The old code should be improved to allow to use the sourceEnc when the
> pageEncoding is not specified and ISO-8859-1 if none are specified.






Cheers
>
> Jean-Frederic
>
> >
> >Costin
> >
> >
> >On 3/17/06, Bill Barker <[EMAIL PROTECTED]> wrote:
> >
> >
> >>
> >>
> >>
> >>>-----Original Message-----
> >>>From: Costin Manolache [mailto:[EMAIL PROTECTED]
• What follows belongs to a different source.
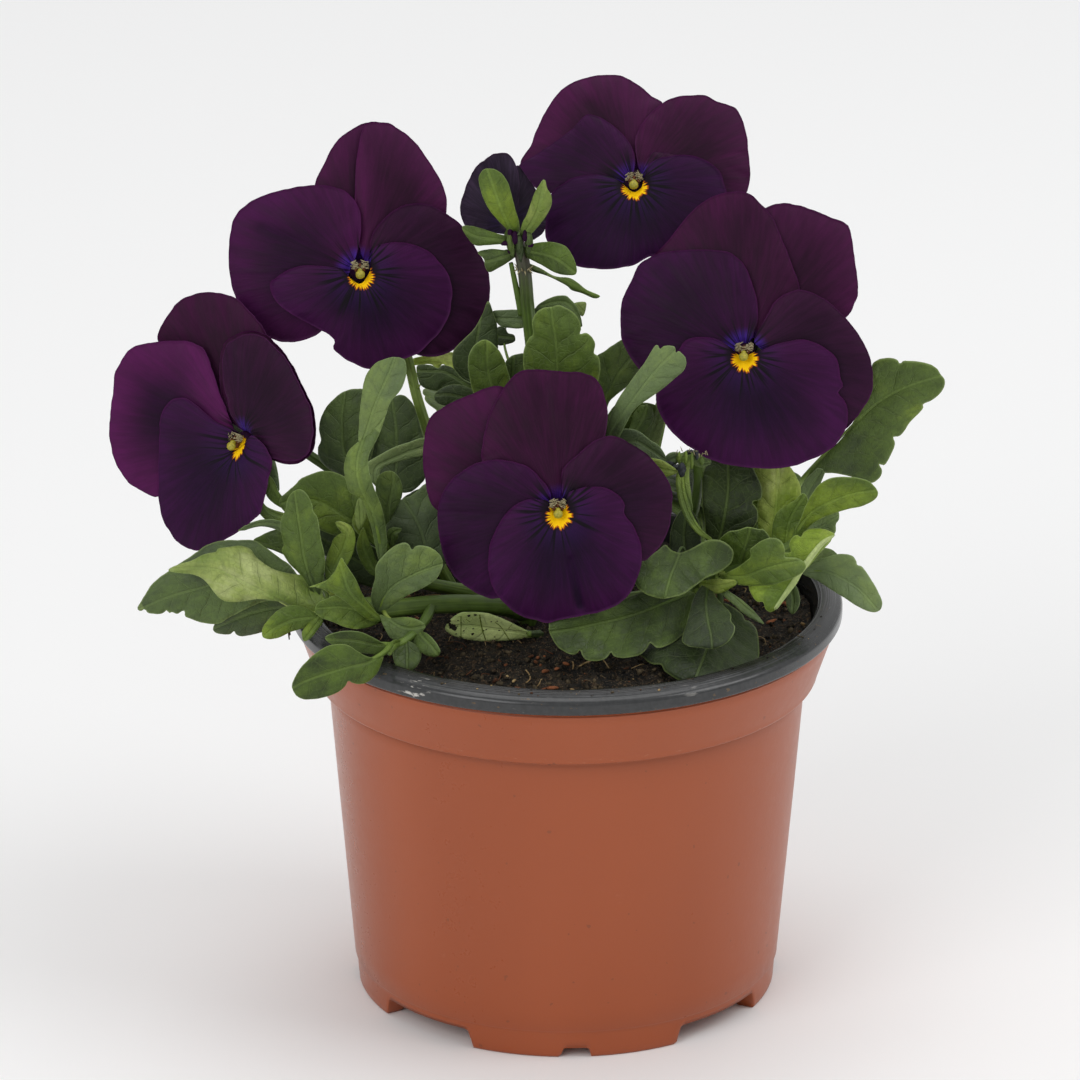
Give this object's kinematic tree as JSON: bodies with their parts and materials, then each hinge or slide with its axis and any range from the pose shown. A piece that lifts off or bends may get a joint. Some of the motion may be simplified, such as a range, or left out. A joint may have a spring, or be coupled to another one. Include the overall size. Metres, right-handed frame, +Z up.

> >>>Sent: Friday, March 17, 2006 11:57 AM
> >>>To: Tomcat Developers List
> >>>Subject: Re: svn commit: r386315 -
> >>>/tomcat/jasper/tc5.5.x/src/share/org/apache/jasper/compiler/Pa
> >>>rserController.java
> >>>
> >>>In his example ( where both XML and JSP declare encodings ) -
> >>>which one
> >>>would win ?
> >>>
> >>>
> >>The patch only affects pages in JSP syntax, so the <?xml ... ?> is just
> >>another piece of template text :).
> >>
> >>
> >>
> >>>IMO the XML encoding should win i.e. if the file uses xml
> >>>syntax and starts
> >>>with
> >>><?xml version="1.0" encoding="iso-8859-2" ?>, then jsp
> >>>pageEncoding should
> >>>be ignored.
> >>>If a jsp is written using the XML syntax - it is supposed to
> >>>follow the XML
> >>>rules - there is no
> >>>exception in the XML spec for jsps specifying their different
> >>>syntax for
> >>>encoding.
> >>>
> >>>
> >>>
> >>The JSP expert group agrees with you:).  In XML syntax, the XML encoding
> >>should win out over <jsp:directive.page pageEncoding="..." />.
> >>
> >>
> >>
> >>>For non-XML jsps - I think respecting pageEncoding is a must,
> >>>the jsp reader
> >>>must scan the
> >>>file to find the pageEncoding string - which is not trivial (
> >>>there is a
> >>>reason why XML requires the
> >>>encoding to be the first thing in the file, at the top, I
> >>>would't bet on
> >>>jasper implementing it correctly :-)
> >>>
> >>>
> >>>
> >>In JSP syntax, the spec (Appendix D) says that pageEncoding should win
> (at
> >>least when there is no matching <page-encoding /> in web.xml :).  What
> the
> >>patch breaks is that with it Jasper won't even look for the pageEncoding
> >>most of the time.
> >>
> >>Jasper looks like it does a pretty good job of guessing to set up the
> >>Reader
> >>that scans for the pageEncoding directive.  And JFC seems to agree,
> since
> >>the patch is to use the guessed encoding rather than the one that was
> >>specified :).
> >>
> >>
> >>
> >>>Costin
> >>>
> >>>On 3/17/06, Bill Barker <[EMAIL PROTECTED]> wrote:
> >>>
> >>>
> >>>>
> >>>>
> >>>>
> >>>>>-----Original Message-----
> >>>>>From: Jean-frederic Clere [mailto:[EMAIL PROTECTED]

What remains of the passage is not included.